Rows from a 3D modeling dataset
------------------------------------

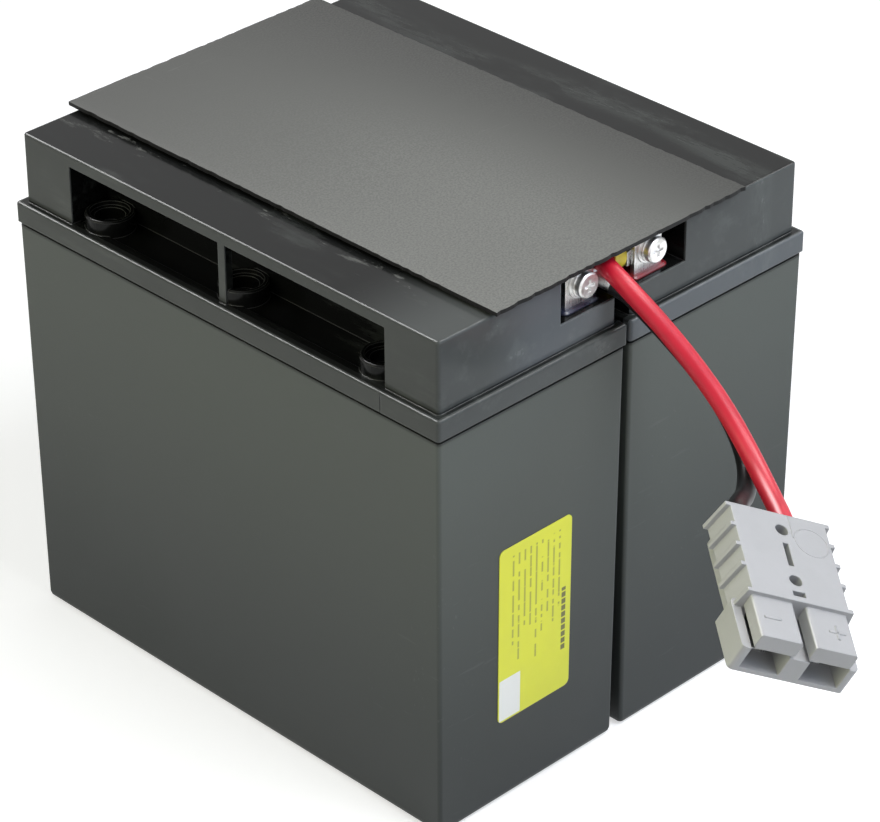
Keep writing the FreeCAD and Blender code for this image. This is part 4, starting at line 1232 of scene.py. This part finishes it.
@dataclass
class Studio:
    """Camera, soft lights, pale floor and white surroundings."""

    eye: Triple = (-0.699106, -0.719406, 0.689563)
    azimuth: float = -44.726
    elevation: float = 31.486
    roll: float = -0.227
    lens: float = 155.86
    sensor: float = 36.0
    clip: Pair = (0.05, 100.0)
    sky_colour: Colour = (0.95, 0.97, 1.0)
    sky_strength: float = 0.42
    seen_colour: Colour = (1.0, 1.0, 1.0)
    seen_strength: float = 1.0
    floor_size: float = 30.0
    floor_drop: float = 0.2 * MM
    floor_colour: Colour = (0.70, 0.70, 0.70)
    floor_glow: float = 0.55

    def camera(self) -> None:
        """Create the camera at its viewing angle."""
        a, e, r = (math.radians(v) for v in (self.azimuth, self.elevation, self.roll))
        back = Vector((math.sin(a) * math.cos(e), -math.cos(a) * math.cos(e), math.sin(e)))
        right = Vector((math.cos(a), math.sin(a), 0.0))
        up = back.cross(right)
        right, up = right * math.cos(r) + up * math.sin(r), up * math.cos(r) - right * math.sin(r)
        lens = bpy.data.cameras.new("camera")
        lens.lens = self.lens
        lens.sensor_width = self.sensor
        lens.clip_start, lens.clip_end = self.clip
        body = bpy.data.objects.new("camera", lens)
        body.matrix_world = Matrix.Translation(self.eye) @ Matrix((right, up, back)).transposed().to_4x4()
        bpy.context.scene.collection.objects.link(body)
        bpy.context.scene.camera = body

    @staticmethod
    def seen(graph: Graph) -> Socket:
        """1 for rays that see the surroundings, direct or in gloss and glass.

        Args:
            graph: the graph of the world or a material.

        Returns:
            The mask's socket.
        """
        path = graph.add("LightPath")
        seen = graph.math("MAXIMUM", path.outputs["Is Camera Ray"], path.outputs["Is Glossy Ray"])
        return graph.math("MAXIMUM", seen, path.outputs["Is Transmission Ray"])

    def surroundings(self) -> None:
        """White surroundings as seen, and dimmer ones that light the part."""
        world = bpy.data.worlds.new("surroundings")
        bpy.context.scene.world = world
        world.use_nodes = True
        world.node_tree.nodes.clear()
        graph = Graph(world.node_tree)
        sky, seen = (graph.fill(graph.add("Background"), colour, strength).outputs[0]
                     for colour, strength in ((self.sky_colour, self.sky_strength),
                                              (self.seen_colour, self.seen_strength)))
        mix = graph.fill(graph.add("MixShader"), self.seen(graph), sky, seen)
        graph.fill(graph.add("OutputWorld"), mix.outputs[0])

    def floor(self) -> None:
        """Pale floor that keeps the shadow and is nearly white to the camera."""
        mesh = bmesh.new()
        bmesh.ops.create_grid(mesh, x_segments=1, y_segments=1, size=self.floor_size / 2.0)
        floor = new_piece("floor", mesh)
        floor.location.z = -self.floor_drop
        material = bpy.data.materials.new("pale_floor")
        material.use_nodes = True
        material.node_tree.nodes.clear()
        graph = Graph(material.node_tree)
        matte = graph.fill(graph.add("BsdfDiffuse"), self.floor_colour)
        glow = graph.fill(graph.add("Emission"), Strength=graph.times(self.seen(graph), self.floor_glow))
        both = graph.fill(graph.add("AddShader"), matte.outputs[0], glow.outputs[0])
        graph.fill(graph.add("OutputMaterial"), both.outputs[0])
        floor.data.materials.append(material)

    def build(self) -> None:
        """Build the whole studio."""
        self.camera()
        for lamp in LAMPS:
            lamp.build()
        self.surroundings()
        self.floor()
        bpy.context.scene.view_settings.view_transform = "Standard"


def main() -> None:
    """Build every class in order and report each piece."""
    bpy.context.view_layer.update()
    palette = Palette()
    Studio().build()
    for kind in (Leads, Batteries, Terminals, CoverSheet, Connector):
        for name in kind(palette).build():
            LOG.info("%s: %s", kind.__name__, name)


if __name__ == "__main__":
    logging.basicConfig(level=logging.INFO)
    main()
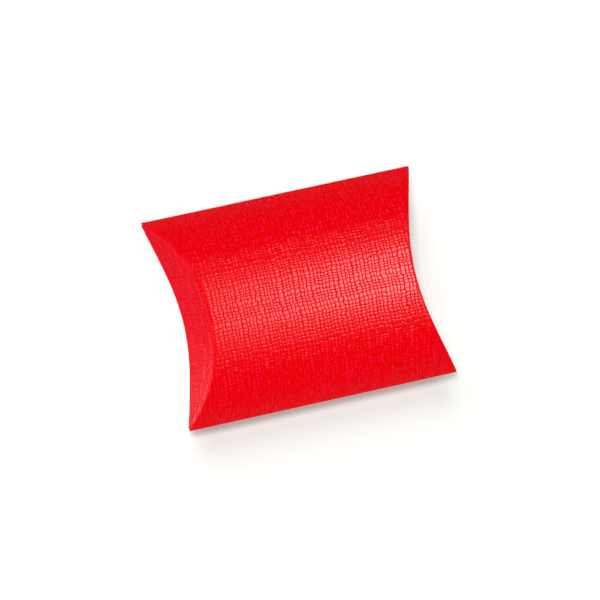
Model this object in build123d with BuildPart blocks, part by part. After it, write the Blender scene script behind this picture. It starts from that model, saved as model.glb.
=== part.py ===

------------------------------------

* Task directions: Transcribe exactly the line containing "Model this object" and all remaining lines of the material, ending with the last one.

* Expected answer:
Model this object in build123d with BuildPart blocks, part by part. After it, write the Blender scene script behind this picture. It starts from that model, saved as model.glb.
=== part.py ===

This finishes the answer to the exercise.